There are people, who are probably cleverer than anybody in this room, wrestling with that issue, and I do not intend to get into it, other than to say a couple of things. It is probably true that the temperature has not risen for the last 10 or 12 years. Does that, in itself, undermine the thrust of the science and the models? It does not. There will always be a probability of such things, given the noise in the data. However, the Minister or the Opposition Front-Bench speaker might like to tell us how many years of no warming we must have before we seriously question the models. At the very least, the fact that we have had so many years of small amounts of warming tends, under Bayesian probability theory, to take us to the lower end of the forecasts.

As I say, I accept the science. We have seen the Stern report, warts and all, and the costs involved. Parliament put in place the Climate Change Act and the 80% reduction to try to keep the temperature rise to 2° C by 2100, and it was helped in that by five Budgets. There are some good things in the Act. First, it focuses on carbon, not renewables. EU legislation focuses almost entirely on renewables, which is why we are sucked into the false impression that countries such as Germany, which produces significantly more carbon per unit of GDP or per capita than us, are the good guys, who can burn coal and have renewables.
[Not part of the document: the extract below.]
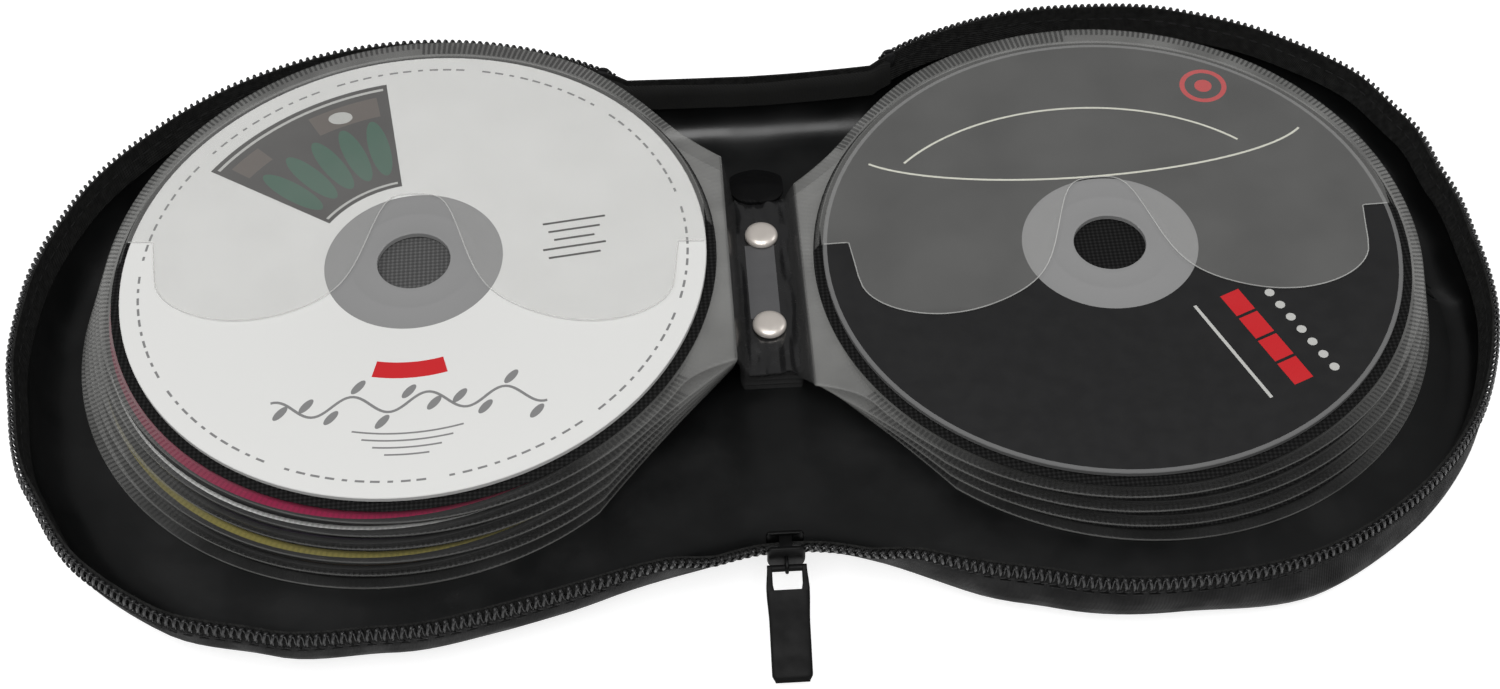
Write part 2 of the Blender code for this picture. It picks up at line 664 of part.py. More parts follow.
def build_spine():
    """Cover, board and lining of the spine, its gussets and the riveted tabs."""
    spine_tray("spine_cover", cover_profile(), "cover_fabric")
    spine_lining = spine_tray("spine_lining", lining_profile(), "lining_satin")
    drill(spine_lining, RIVET_HOLE_RADIUS, BOARD_BASE, STACK_BASE)
    width, front, back = SPINE_HALF_WIDTH, front_y(0.0, WALL_FOOT_INSET), BACK_Y - WALL_FOOT_INSET
    board = prism("spine_board", [(-width, front), (width, front), (width, back), (-width, back)],
                  BOARD_BASE, BOARD_BASE + BOARD_THICKNESS, "board")
    drill(board, RIVET_HEAD_RADIUS + RIVET_CLEARANCE, COVER_THICKNESS, LINING_BASE)
    gusset("front_gusset", -FRONT_Y)
    gusset("back_gusset", BACK_Y)
    tabs = prism("sleeve_tabs", cut_corner_plate(TAB_HALF_WIDTH, TAB_HALF_LENGTH), STACK_BASE, TAB_TOP, "clear_film")
    drill(tabs, RIVET_HOLE_RADIUS, LINING_BASE, STRIP_BASE)
    strip = prism("rivet_strip", cut_corner_plate(STRIP_HALF_WIDTH, TAB_HALF_LENGTH), STRIP_BASE, STRIP_TOP, "strip_vinyl")
    drill(strip, RIVET_HOLE_RADIUS, TAB_TOP, RIVET_HEAD_BASE)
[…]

Frankly, if a country wants to reduce carbon, it does not have renewables, it stops burning coal. So that is a good aspect of the Climate Change Act. The Act is also clear and hard to fudge. It is also inflexible, which is a strength and a weakness.

The issues I have with the Act are threefold. First, it is, broadly speaking, uncosted. Secondly, it is inflexible, and I will return to that in the light of some of the facts, which are changing. Thirdly, and most importantly—I disagree with the hon. Member for Brent North (Barry Gardiner) on this—it is, broadly speaking, unilateral: nobody else has put in place anything as stringent, and if I am wrong, I look forward to the Minister telling me so at the end.

On the Act being uncosted, it may well be right for the world to address the issue of climate change, but that does cause fuel poverty. That might be a price worth paying, although that case has not been made very much, and the Government might pursue it a little more. Of course, carbon leakage also means, at the margin, that we are losing jobs in some industries—particularly heavy industries in the north—because they rely heavily on power. It always strikes me as a little odd, at a time when we are trying to rebalance the economy, that we are putting manufacturing at a potential disadvantage, although that has not wholly happened yet, and we will see how things pan out.